[CAD and scene scripts]
····················
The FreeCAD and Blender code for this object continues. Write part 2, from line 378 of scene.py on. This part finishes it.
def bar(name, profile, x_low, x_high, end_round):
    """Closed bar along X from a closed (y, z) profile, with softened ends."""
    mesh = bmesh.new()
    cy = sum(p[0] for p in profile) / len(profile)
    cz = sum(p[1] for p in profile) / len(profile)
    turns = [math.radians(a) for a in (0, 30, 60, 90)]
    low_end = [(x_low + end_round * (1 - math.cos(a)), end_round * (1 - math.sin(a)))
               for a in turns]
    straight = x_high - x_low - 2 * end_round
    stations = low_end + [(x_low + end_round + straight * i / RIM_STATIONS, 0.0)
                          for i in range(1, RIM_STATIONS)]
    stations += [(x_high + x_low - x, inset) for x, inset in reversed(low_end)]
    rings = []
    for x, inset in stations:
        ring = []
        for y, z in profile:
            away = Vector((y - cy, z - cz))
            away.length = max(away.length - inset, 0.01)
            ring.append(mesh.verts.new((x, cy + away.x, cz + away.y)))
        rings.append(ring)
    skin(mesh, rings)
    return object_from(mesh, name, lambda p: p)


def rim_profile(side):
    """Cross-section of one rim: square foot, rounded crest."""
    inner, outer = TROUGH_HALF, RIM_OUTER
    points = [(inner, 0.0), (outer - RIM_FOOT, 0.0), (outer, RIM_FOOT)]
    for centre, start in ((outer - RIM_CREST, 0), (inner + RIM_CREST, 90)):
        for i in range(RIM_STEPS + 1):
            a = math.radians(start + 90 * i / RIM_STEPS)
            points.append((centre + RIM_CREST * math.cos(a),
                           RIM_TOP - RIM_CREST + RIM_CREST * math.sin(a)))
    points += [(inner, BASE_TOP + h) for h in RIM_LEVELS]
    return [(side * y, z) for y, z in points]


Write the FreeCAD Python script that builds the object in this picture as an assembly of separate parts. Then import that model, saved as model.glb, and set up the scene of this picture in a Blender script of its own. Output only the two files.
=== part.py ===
····················
* **Set problem**
Exactly as written, give again every line from the one containing "Write the FreeCAD" through the last line of the material above, and no other lines.

* **Solution**
Write the FreeCAD Python script that builds the object in this picture as an assembly of separate parts. Then import that model, saved as model.glb, and set up the scene of this picture in a Blender script of its own. Output only the two files.
=== part.py ===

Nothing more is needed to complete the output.